Set problem – Word for word, restate every line of the listing that follows.

Supplied material –
>> Start
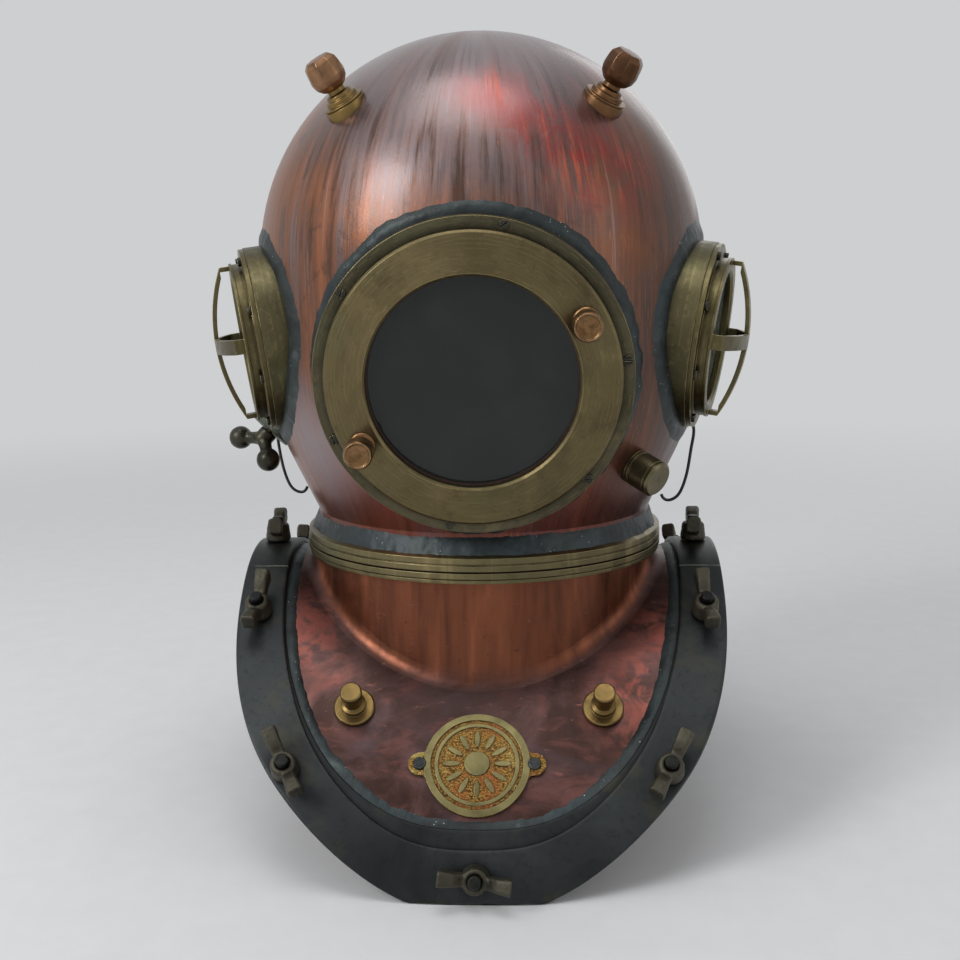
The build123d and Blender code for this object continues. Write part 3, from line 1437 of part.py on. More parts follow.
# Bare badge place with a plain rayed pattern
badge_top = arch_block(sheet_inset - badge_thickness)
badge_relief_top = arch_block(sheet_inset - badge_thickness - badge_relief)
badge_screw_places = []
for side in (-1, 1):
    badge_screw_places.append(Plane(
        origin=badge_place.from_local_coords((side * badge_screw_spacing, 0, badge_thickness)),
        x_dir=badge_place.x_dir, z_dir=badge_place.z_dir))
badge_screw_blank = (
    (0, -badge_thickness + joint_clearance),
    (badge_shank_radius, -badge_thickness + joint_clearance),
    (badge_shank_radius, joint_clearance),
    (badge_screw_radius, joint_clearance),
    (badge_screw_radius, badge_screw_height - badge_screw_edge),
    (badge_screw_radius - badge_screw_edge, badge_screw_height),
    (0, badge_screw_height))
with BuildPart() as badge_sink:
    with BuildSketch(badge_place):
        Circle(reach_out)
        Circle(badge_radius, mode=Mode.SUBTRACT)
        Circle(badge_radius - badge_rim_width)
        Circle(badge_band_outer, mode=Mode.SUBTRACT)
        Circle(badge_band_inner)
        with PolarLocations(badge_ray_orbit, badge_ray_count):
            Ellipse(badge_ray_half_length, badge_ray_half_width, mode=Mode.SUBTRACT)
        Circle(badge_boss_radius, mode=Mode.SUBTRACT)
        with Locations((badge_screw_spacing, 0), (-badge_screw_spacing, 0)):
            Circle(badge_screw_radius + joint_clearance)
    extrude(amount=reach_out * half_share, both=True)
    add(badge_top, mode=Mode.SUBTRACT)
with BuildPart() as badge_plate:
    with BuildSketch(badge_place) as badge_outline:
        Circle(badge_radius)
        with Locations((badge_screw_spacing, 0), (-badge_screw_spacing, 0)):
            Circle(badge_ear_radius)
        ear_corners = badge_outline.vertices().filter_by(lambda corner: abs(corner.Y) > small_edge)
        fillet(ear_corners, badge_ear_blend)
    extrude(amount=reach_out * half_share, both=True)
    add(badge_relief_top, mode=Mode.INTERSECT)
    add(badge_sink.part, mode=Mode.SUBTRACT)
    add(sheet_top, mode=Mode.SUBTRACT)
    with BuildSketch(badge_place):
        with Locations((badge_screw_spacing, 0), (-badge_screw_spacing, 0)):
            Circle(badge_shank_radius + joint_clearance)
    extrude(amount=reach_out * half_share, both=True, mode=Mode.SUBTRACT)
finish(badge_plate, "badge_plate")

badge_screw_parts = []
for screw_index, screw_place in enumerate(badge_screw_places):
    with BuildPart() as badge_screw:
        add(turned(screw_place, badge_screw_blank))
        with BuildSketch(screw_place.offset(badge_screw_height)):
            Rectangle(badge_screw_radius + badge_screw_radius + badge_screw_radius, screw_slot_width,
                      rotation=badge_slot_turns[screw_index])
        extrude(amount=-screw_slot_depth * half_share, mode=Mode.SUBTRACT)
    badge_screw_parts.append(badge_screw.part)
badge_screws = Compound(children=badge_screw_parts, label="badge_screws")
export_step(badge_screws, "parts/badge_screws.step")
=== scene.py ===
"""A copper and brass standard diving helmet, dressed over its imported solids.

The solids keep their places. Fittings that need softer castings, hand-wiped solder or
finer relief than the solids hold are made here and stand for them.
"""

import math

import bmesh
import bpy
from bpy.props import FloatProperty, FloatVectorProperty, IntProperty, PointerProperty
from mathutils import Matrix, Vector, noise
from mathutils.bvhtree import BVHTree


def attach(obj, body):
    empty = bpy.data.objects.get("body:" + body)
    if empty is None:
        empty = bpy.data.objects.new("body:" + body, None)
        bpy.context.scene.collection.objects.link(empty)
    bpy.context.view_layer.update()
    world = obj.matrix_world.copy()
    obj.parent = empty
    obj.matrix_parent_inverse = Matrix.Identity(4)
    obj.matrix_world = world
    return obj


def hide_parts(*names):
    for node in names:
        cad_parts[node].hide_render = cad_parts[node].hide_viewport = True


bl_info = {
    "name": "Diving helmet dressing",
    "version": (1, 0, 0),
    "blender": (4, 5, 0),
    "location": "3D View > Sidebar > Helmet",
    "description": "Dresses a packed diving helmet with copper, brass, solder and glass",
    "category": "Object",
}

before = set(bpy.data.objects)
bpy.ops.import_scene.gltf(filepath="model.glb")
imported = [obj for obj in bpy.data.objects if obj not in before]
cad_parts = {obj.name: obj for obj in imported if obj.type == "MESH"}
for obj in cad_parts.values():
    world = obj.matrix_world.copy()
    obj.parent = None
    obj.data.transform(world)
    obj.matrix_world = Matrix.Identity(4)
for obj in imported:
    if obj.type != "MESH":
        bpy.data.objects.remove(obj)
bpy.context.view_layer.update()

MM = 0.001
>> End
Task response –
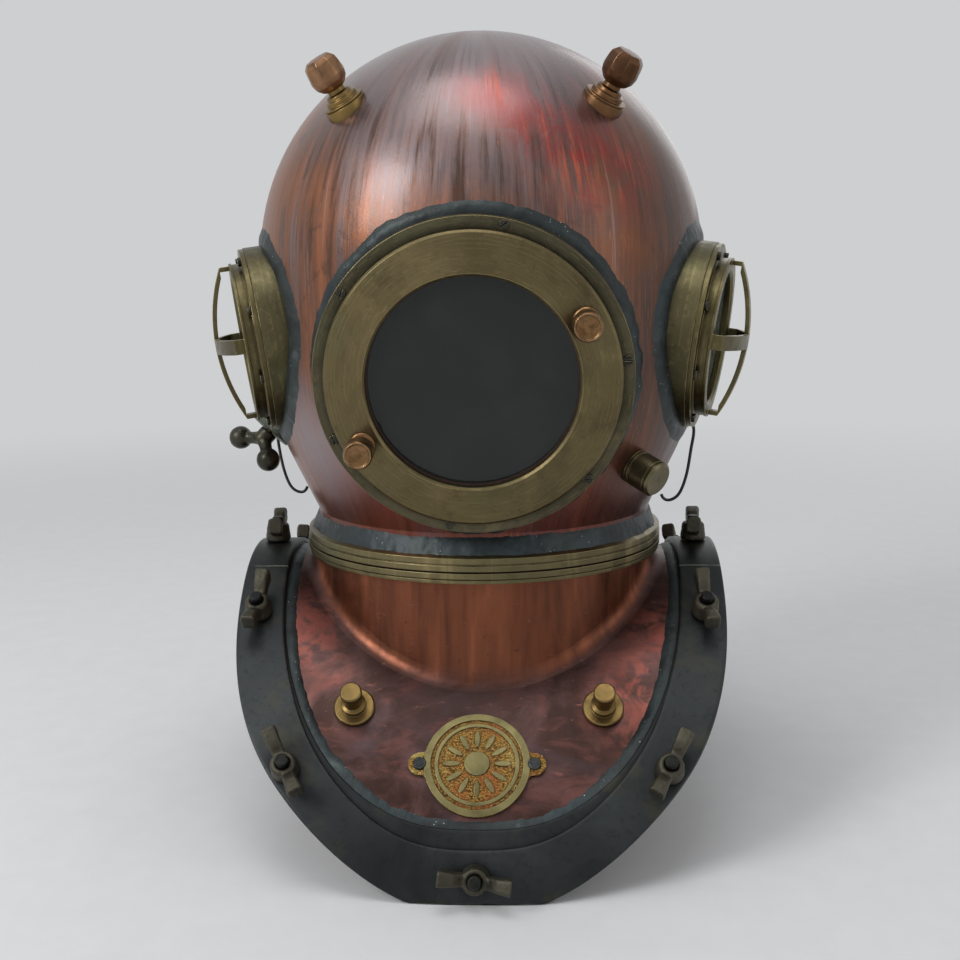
The build123d and Blender code for this object continues. Write part 3, from line 1437 of part.py on. More parts follow.
# Bare badge place with a plain rayed pattern
badge_top = arch_block(sheet_inset - badge_thickness)
badge_relief_top = arch_block(sheet_inset - badge_thickness - badge_relief)
badge_screw_places = []
for side in (-1, 1):
    badge_screw_places.append(Plane(
        origin=badge_place.from_local_coords((side * badge_screw_spacing, 0, badge_thickness)),
        x_dir=badge_place.x_dir, z_dir=badge_place.z_dir))
badge_screw_blank = (
    (0, -badge_thickness + joint_clearance),
    (badge_shank_radius, -badge_thickness + joint_clearance),
    (badge_shank_radius, joint_clearance),
    (badge_screw_radius, joint_clearance),
    (badge_screw_radius, badge_screw_height - badge_screw_edge),
    (badge_screw_radius - badge_screw_edge, badge_screw_height),
    (0, badge_screw_height))
with BuildPart() as badge_sink:
    with BuildSketch(badge_place):
        Circle(reach_out)
        Circle(badge_radius, mode=Mode.SUBTRACT)
        Circle(badge_radius - badge_rim_width)
        Circle(badge_band_outer, mode=Mode.SUBTRACT)
        Circle(badge_band_inner)
        with PolarLocations(badge_ray_orbit, badge_ray_count):
            Ellipse(badge_ray_half_length, badge_ray_half_width, mode=Mode.SUBTRACT)
        Circle(badge_boss_radius, mode=Mode.SUBTRACT)
        with Locations((badge_screw_spacing, 0), (-badge_screw_spacing, 0)):
            Circle(badge_screw_radius + joint_clearance)
    extrude(amount=reach_out * half_share, both=True)
    add(badge_top, mode=Mode.SUBTRACT)
with BuildPart() as badge_plate:
    with BuildSketch(badge_place) as badge_outline:
        Circle(badge_radius)
        with Locations((badge_screw_spacing, 0), (-badge_screw_spacing, 0)):
            Circle(badge_ear_radius)
        ear_corners = badge_outline.vertices().filter_by(lambda corner: abs(corner.Y) > small_edge)
        fillet(ear_corners, badge_ear_blend)
    extrude(amount=reach_out * half_share, both=True)
    add(badge_relief_top, mode=Mode.INTERSECT)
    add(badge_sink.part, mode=Mode.SUBTRACT)
    add(sheet_top, mode=Mode.SUBTRACT)
    with BuildSketch(badge_place):
        with Locations((badge_screw_spacing, 0), (-badge_screw_spacing, 0)):
            Circle(badge_shank_radius + joint_clearance)
    extrude(amount=reach_out * half_share, both=True, mode=Mode.SUBTRACT)
finish(badge_plate, "badge_plate")

badge_screw_parts = []
for screw_index, screw_place in enumerate(badge_screw_places):
    with BuildPart() as badge_screw:
        add(turned(screw_place, badge_screw_blank))
        with BuildSketch(screw_place.offset(badge_screw_height)):
            Rectangle(badge_screw_radius + badge_screw_radius + badge_screw_radius, screw_slot_width,
                      rotation=badge_slot_turns[screw_index])
        extrude(amount=-screw_slot_depth * half_share, mode=Mode.SUBTRACT)
    badge_screw_parts.append(badge_screw.part)
badge_screws = Compound(children=badge_screw_parts, label="badge_screws")
export_step(badge_screws, "parts/badge_screws.step")
=== scene.py ===
"""A copper and brass standard diving helmet, dressed over its imported solids.

The solids keep their places. Fittings that need softer castings, hand-wiped solder or
finer relief than the solids hold are made here and stand for them.
"""

import math

import bmesh
import bpy
from bpy.props import FloatProperty, FloatVectorProperty, IntProperty, PointerProperty
from mathutils import Matrix, Vector, noise
from mathutils.bvhtree import BVHTree


def attach(obj, body):
    empty = bpy.data.objects.get("body:" + body)
    if empty is None:
        empty = bpy.data.objects.new("body:" + body, None)
        bpy.context.scene.collection.objects.link(empty)
    bpy.context.view_layer.update()
    world = obj.matrix_world.copy()
    obj.parent = empty
    obj.matrix_parent_inverse = Matrix.Identity(4)
    obj.matrix_world = world
    return obj


def hide_parts(*names):
    for node in names:
        cad_parts[node].hide_render = cad_parts[node].hide_viewport = True


bl_info = {
    "name": "Diving helmet dressing",
    "version": (1, 0, 0),
    "blender": (4, 5, 0),
    "location": "3D View > Sidebar > Helmet",
    "description": "Dresses a packed diving helmet with copper, brass, solder and glass",
    "category": "Object",
}

before = set(bpy.data.objects)
bpy.ops.import_scene.gltf(filepath="model.glb")
imported = [obj for obj in bpy.data.objects if obj not in before]
cad_parts = {obj.name: obj for obj in imported if obj.type == "MESH"}
for obj in cad_parts.values():
    world = obj.matrix_world.copy()
    obj.parent = None
    obj.data.transform(world)
    obj.matrix_world = Matrix.Identity(4)
for obj in imported:
    if obj.type != "MESH":
        bpy.data.objects.remove(obj)
bpy.context.view_layer.update()

MM = 0.001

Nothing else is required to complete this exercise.